Les ministres des Finances des 27 ont décidé mardi dernier de confier un mandat à la Commission européenne pour renégocier les accords fiscaux avec la Suisse, Andorre, Monaco, Saint-Marin et le Liechtenstein. Mais ils ont échoué à se mettre d'accord sur le point le plus important: faire adopter à l'unanimité la révision d'une loi européenne, en souffrance depuis 2008, sur la fiscalité de l'épargne.

Cette loi prévoit l'échange automatique d'informations de certaines données bancaires. L'idée est à terme de la renforcer et d'en étendre le champ d'application, notamment à l'assurance-vie.

Or, l'Autriche et le Luxembourg, farouches défenseurs du secret bancaire, n'ont pas complètement levé leurs restrictions, contrairement à ce qu'espéraient leurs partenaires, arguant qu'il fallait au préalable des négociations abouties avec les pays tiers comme la Suisse, ce qui va prendre du temps.

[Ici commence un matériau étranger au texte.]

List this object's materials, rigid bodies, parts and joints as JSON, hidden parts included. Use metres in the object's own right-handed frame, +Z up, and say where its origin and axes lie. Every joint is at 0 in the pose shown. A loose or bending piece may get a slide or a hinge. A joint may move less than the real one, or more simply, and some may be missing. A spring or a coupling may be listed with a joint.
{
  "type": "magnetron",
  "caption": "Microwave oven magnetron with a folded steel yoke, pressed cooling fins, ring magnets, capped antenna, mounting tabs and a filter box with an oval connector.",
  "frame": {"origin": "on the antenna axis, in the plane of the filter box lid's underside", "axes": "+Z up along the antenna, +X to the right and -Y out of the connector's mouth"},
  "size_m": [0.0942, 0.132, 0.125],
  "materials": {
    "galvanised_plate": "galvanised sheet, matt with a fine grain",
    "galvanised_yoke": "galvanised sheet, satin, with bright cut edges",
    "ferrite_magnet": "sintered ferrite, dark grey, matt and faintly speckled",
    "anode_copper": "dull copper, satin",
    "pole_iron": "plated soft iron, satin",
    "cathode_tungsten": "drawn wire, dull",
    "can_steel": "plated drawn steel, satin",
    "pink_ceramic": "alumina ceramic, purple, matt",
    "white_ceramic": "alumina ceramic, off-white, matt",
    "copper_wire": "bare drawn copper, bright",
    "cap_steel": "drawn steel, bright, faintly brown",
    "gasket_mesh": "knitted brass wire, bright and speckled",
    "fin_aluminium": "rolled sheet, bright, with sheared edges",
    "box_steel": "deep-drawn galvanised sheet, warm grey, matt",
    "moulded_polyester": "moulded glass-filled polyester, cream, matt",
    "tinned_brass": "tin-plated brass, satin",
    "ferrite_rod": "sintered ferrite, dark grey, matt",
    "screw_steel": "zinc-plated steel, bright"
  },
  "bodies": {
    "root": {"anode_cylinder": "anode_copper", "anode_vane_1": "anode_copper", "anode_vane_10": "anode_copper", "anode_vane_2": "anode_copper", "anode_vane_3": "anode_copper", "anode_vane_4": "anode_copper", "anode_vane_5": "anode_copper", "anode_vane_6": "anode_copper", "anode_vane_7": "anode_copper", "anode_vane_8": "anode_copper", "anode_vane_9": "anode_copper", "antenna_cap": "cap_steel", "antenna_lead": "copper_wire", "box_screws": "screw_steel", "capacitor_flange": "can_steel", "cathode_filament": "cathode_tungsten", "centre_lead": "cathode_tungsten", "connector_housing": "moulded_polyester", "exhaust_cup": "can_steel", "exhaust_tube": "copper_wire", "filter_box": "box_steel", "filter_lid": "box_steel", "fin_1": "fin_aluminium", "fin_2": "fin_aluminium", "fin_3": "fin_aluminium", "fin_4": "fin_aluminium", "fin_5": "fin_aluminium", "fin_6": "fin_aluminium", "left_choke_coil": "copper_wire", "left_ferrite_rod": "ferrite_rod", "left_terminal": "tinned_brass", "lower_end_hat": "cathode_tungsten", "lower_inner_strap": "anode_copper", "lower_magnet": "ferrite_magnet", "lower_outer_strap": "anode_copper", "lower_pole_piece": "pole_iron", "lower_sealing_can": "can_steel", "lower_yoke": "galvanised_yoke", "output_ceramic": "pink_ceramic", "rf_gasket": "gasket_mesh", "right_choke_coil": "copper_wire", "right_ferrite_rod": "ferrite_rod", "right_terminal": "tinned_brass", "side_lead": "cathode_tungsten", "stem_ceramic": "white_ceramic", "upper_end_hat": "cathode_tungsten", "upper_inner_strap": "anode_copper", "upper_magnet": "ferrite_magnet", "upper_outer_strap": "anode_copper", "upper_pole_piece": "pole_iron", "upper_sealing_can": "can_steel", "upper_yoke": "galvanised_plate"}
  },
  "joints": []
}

«Nous espérons beaucoup que ces deux pays (Autriche et Luxembourg) vont bouger lors du sommet», a toutefois affirmé un responsable européen sous couvert d'anonymat. «Il est très important que nous fassions front commun en tant qu'Union européenne sur l'évasion fiscale» dans l'optique du G8 qui aura lieu en juin en Irlande, mais malheureusement c'est «difficile», poursuit-il, car «certains pays, Grande-Bretagne en tête, préfèrent miser sur des accords bilatéraux ou régionaux».

La lutte contre l'évasion fiscale a été imposée comme thème principal du sommet par le président du Conseil européen, Herman Van Rompuy, qui voulait «profiter de l'élan politique actuel», dans la foulée de l'affaire Cahuzac en France et des révélations de l'Offshore leaks sur les paradis fiscaux. Le sujet s'est également imposé dans le contexte de la crise persistante en Europe.

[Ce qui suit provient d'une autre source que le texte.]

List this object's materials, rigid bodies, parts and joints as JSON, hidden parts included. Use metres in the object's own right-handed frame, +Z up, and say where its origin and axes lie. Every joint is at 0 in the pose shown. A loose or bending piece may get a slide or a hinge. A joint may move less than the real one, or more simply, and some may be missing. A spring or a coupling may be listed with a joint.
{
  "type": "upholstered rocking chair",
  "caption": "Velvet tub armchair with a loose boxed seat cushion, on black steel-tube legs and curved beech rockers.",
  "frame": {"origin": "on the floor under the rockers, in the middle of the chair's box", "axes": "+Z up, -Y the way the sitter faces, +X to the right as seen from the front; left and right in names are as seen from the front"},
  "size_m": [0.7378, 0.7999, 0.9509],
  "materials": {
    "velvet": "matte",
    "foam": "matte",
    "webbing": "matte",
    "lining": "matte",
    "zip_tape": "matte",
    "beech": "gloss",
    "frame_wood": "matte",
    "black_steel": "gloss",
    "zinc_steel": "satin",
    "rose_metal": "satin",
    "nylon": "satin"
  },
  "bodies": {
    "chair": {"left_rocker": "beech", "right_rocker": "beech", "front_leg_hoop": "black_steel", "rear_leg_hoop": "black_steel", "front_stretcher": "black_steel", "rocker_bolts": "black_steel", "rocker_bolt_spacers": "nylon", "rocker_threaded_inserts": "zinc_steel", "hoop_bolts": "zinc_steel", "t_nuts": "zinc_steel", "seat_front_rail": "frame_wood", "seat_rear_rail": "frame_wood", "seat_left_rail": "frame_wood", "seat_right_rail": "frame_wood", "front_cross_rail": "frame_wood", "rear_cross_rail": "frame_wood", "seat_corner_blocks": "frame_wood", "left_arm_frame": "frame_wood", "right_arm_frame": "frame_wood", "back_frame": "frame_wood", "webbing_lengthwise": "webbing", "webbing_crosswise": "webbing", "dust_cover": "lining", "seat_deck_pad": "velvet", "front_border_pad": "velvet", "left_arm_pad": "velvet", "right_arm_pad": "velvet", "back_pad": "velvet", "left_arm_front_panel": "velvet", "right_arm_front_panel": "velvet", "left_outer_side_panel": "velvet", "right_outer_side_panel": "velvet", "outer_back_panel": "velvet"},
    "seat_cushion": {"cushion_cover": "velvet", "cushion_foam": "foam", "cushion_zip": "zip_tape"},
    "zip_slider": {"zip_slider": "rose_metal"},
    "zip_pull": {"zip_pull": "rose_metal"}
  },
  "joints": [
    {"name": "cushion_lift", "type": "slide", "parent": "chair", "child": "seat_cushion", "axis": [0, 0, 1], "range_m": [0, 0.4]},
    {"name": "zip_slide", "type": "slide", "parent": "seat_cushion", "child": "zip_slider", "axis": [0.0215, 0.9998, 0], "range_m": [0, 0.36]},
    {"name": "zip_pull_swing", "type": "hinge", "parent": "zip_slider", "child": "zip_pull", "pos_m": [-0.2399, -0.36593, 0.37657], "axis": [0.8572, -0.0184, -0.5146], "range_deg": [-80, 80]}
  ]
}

Face au chômage de masse, qui touche de plein fouet les jeunes, les dirigeants européens pourraient d'ailleurs profiter du sommet pour mettre de nouvelles idées sur la table ou pour accélérer la mise en place de mesures déjà prises, avant le prochain sommet prévu fin juin qui sera consacré à la croissance et à l'emploi. L'idéal serait de pouvoir «donner une nouvelle impulsion politique» à la lutte contre le chômage des jeunes sans attendre le sommet de juin, a confié une source communautaire.

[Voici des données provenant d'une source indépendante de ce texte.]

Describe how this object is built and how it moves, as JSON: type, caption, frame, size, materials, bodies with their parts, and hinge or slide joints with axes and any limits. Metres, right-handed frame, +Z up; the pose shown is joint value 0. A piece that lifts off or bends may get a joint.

Les chefs de gouvernement espagnol et portugais, Mariano Rajoy et Pedro Passos Coelho, se sont montrés récemment disposés à soutenir «tout plan» visant à lutter contre le chômage des jeunes qui affecte particulièrement leur pays. Madrid détient le record en la matière avec plus d'un jeune sur deux sans emploi.

L'Union européenne s'est déjà accordée pour allouer 6 milliards d'euros d'ici 2020 à la lutte contre le chômage des jeunes, mais réfléchit actuellement à accélérer le déblocage d'une partie de cette somme.

Outre ce dossier, les chefs d'État et de gouvernement des 27 vont se pencher sur les questions énergétiques. Leur ambition est de prendre des engagements pour réduire la facture des importations, assurer une production domestique continue et garantir des prix abordables pour les consommateurs.